WHAT IS ASKED:
Repeat the line that contains "Recreate this object", the line that contains "SPOKES = 28", and all lines between them, exactly and with no other lines.

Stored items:
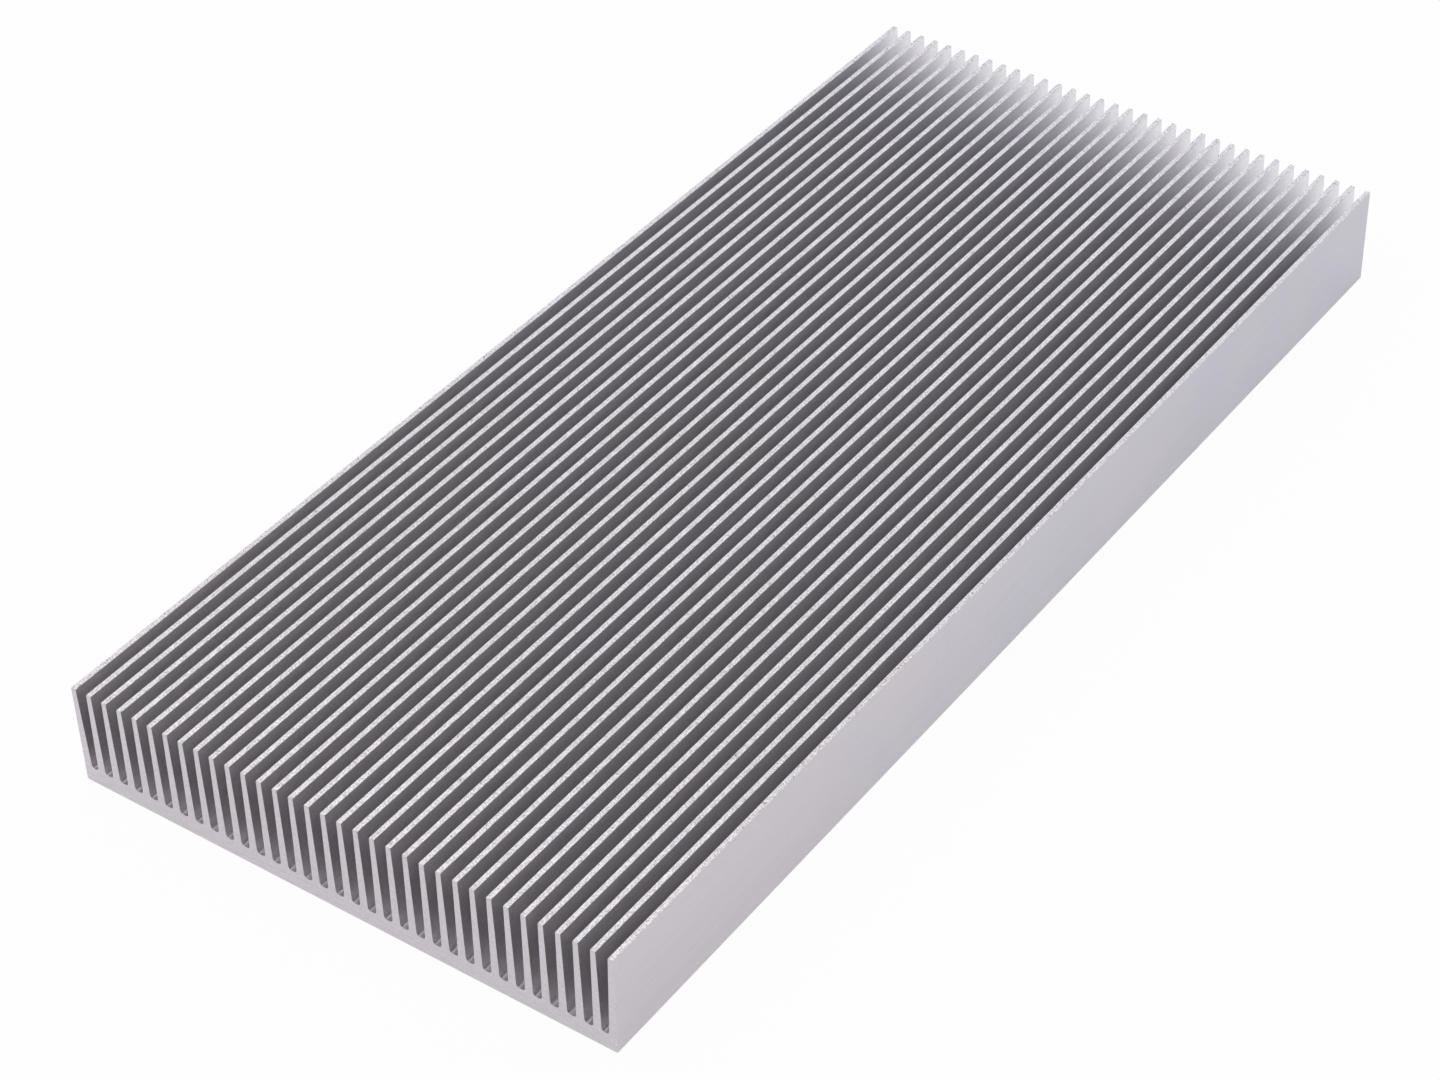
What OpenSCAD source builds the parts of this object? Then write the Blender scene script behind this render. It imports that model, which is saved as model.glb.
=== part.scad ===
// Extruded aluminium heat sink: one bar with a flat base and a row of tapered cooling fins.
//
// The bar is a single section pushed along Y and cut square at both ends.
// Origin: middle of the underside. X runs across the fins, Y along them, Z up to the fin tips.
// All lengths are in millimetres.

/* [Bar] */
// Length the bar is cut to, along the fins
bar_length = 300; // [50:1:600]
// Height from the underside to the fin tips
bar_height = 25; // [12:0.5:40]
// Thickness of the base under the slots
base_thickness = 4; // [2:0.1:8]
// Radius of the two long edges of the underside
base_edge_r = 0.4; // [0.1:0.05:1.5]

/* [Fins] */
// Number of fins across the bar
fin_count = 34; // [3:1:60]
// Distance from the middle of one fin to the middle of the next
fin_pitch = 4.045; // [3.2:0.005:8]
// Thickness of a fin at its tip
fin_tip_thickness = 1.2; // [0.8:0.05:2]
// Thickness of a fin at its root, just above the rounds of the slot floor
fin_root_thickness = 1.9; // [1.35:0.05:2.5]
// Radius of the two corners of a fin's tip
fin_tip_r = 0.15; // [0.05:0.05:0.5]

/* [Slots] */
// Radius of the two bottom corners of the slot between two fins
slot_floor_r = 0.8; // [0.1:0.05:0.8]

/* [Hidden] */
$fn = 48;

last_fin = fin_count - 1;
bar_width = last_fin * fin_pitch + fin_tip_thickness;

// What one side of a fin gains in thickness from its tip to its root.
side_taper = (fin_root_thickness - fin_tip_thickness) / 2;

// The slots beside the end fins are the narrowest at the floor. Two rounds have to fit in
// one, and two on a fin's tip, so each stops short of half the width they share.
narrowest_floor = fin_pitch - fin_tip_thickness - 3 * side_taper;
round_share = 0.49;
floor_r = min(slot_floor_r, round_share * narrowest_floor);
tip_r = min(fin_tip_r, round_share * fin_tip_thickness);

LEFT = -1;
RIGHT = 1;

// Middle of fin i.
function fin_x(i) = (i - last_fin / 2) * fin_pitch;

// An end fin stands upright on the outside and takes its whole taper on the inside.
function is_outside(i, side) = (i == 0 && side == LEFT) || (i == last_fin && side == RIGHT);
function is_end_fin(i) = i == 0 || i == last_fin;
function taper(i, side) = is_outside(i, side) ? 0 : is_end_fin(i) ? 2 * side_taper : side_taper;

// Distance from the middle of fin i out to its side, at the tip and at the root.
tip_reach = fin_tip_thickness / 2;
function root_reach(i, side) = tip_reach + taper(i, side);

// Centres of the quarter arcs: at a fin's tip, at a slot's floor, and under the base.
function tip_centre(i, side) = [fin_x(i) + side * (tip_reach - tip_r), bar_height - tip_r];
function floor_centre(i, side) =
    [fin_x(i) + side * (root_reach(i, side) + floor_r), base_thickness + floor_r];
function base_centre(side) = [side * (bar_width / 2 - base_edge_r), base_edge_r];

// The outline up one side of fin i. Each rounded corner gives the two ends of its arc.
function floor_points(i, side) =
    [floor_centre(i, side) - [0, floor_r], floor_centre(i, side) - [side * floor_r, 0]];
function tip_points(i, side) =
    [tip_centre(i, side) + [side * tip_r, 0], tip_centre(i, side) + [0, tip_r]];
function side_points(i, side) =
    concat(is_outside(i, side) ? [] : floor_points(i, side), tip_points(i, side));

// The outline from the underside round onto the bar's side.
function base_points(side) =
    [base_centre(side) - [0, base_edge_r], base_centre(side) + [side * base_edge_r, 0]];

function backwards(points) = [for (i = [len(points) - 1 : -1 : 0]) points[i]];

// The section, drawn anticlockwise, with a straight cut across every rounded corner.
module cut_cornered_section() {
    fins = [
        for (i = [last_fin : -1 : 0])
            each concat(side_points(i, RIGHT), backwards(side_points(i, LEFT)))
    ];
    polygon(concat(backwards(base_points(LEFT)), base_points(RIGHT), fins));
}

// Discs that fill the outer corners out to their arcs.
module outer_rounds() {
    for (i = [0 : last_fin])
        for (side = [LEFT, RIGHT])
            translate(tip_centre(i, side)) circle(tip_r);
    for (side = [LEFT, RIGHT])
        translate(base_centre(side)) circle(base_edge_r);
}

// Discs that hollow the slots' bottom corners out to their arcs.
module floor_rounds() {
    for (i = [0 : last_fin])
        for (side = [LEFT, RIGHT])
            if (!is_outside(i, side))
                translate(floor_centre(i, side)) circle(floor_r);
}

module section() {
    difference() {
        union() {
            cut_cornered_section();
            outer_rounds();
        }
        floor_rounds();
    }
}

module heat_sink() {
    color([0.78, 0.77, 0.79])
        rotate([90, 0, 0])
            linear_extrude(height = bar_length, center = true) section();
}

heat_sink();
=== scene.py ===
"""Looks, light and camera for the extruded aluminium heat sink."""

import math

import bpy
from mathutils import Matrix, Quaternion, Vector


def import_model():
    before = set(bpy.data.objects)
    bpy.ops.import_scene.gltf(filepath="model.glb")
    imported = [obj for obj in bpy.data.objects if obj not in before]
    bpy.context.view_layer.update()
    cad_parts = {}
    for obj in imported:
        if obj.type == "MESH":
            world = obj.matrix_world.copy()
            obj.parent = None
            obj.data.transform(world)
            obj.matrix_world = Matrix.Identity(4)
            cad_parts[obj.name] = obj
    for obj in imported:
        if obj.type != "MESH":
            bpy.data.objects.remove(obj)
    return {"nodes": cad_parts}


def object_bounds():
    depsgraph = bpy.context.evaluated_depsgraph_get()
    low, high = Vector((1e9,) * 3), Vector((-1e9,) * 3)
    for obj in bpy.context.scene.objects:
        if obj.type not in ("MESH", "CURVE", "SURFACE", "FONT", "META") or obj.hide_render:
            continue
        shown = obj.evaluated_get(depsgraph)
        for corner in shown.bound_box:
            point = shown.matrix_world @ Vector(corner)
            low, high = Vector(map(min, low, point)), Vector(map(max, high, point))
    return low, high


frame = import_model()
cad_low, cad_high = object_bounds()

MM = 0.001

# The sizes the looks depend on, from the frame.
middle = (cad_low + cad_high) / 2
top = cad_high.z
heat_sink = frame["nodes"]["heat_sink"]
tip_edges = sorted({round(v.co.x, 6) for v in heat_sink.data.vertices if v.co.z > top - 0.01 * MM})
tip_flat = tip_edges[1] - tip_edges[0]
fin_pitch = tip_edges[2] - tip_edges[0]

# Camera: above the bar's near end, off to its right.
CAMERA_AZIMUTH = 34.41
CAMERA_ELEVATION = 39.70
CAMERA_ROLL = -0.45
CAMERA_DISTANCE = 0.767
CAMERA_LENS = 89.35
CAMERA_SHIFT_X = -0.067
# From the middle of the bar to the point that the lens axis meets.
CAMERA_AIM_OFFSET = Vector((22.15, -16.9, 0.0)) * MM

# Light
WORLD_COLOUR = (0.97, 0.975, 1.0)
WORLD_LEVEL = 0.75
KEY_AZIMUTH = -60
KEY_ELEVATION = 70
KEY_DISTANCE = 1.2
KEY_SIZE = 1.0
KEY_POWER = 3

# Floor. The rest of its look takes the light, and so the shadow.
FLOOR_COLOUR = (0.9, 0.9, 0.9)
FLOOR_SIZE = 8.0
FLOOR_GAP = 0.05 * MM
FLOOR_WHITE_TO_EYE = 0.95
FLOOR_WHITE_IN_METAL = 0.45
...
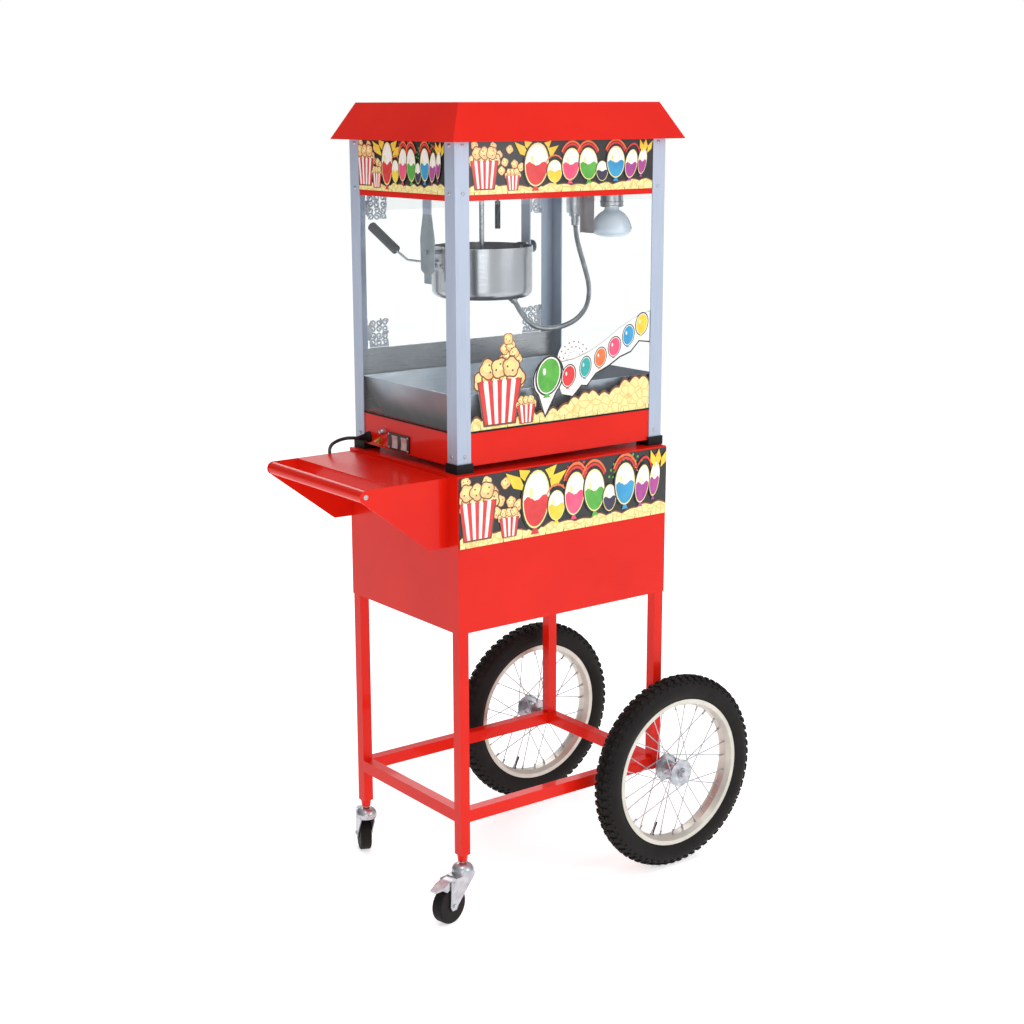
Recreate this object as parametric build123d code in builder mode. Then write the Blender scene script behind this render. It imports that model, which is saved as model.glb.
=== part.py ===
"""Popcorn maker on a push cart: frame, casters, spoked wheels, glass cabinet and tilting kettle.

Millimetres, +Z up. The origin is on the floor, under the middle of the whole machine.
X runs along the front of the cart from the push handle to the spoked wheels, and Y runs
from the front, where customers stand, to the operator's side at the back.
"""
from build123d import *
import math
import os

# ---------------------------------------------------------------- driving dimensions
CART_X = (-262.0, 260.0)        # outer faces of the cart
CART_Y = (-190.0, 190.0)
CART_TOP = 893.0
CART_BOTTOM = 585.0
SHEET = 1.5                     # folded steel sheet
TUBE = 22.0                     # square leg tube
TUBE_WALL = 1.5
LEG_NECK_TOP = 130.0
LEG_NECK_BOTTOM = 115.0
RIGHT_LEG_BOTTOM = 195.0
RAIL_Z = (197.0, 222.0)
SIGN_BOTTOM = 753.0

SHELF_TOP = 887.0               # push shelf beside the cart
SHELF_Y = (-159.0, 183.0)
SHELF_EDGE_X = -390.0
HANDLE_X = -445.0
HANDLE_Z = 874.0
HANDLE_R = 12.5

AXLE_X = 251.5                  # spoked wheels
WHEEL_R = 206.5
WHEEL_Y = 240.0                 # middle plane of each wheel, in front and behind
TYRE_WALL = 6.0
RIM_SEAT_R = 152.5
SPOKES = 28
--
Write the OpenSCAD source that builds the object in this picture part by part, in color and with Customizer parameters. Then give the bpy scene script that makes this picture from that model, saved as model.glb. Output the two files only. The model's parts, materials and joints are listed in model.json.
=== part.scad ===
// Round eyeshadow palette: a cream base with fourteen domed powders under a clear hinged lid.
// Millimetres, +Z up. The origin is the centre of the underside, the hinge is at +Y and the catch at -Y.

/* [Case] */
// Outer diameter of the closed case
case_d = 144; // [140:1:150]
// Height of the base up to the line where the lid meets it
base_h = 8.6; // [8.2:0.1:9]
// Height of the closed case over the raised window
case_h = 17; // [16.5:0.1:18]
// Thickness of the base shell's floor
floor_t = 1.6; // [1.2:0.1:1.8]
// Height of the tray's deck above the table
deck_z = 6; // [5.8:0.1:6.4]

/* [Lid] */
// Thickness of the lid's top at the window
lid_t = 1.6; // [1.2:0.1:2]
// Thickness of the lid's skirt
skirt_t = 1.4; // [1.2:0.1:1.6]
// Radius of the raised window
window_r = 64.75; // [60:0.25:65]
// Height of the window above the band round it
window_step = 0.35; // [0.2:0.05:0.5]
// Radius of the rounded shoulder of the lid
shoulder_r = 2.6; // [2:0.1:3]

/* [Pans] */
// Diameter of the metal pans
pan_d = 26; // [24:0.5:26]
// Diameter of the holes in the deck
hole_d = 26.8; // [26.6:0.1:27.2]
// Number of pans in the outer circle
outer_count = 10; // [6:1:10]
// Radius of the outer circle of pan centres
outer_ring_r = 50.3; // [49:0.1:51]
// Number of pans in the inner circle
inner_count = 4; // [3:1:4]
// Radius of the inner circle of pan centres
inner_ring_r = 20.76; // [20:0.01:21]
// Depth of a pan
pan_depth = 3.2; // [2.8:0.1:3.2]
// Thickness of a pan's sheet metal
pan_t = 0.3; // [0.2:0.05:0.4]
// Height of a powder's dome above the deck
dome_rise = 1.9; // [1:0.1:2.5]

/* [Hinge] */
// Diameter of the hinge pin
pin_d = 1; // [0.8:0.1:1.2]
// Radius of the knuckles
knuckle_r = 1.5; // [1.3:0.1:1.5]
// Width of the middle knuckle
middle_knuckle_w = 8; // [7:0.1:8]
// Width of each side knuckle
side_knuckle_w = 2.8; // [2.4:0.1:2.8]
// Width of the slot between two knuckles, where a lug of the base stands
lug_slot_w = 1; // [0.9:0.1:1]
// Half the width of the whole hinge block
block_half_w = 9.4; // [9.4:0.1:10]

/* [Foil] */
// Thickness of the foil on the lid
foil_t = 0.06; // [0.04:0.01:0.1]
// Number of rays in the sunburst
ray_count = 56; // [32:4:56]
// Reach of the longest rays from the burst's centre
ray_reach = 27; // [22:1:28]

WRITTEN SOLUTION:
Recreate this object as parametric build123d code in builder mode. Then write the Blender scene script behind this render. It imports that model, which is saved as model.glb.
=== part.py ===
"""Popcorn maker on a push cart: frame, casters, spoked wheels, glass cabinet and tilting kettle.

Millimetres, +Z up. The origin is on the floor, under the middle of the whole machine.
X runs along the front of the cart from the push handle to the spoked wheels, and Y runs
from the front, where customers stand, to the operator's side at the back.
"""
from build123d import *
import math
import os

# ---------------------------------------------------------------- driving dimensions
CART_X = (-262.0, 260.0)        # outer faces of the cart
CART_Y = (-190.0, 190.0)
CART_TOP = 893.0
CART_BOTTOM = 585.0
SHEET = 1.5                     # folded steel sheet
TUBE = 22.0                     # square leg tube
TUBE_WALL = 1.5
LEG_NECK_TOP = 130.0
LEG_NECK_BOTTOM = 115.0
RIGHT_LEG_BOTTOM = 195.0
RAIL_Z = (197.0, 222.0)
SIGN_BOTTOM = 753.0

SHELF_TOP = 887.0               # push shelf beside the cart
SHELF_Y = (-159.0, 183.0)
SHELF_EDGE_X = -390.0
HANDLE_X = -445.0
HANDLE_Z = 874.0
HANDLE_R = 12.5

AXLE_X = 251.5                  # spoked wheels
WHEEL_R = 206.5
WHEEL_Y = 240.0                 # middle plane of each wheel, in front and behind
TYRE_WALL = 6.0
RIM_SEAT_R = 152.5
SPOKES = 28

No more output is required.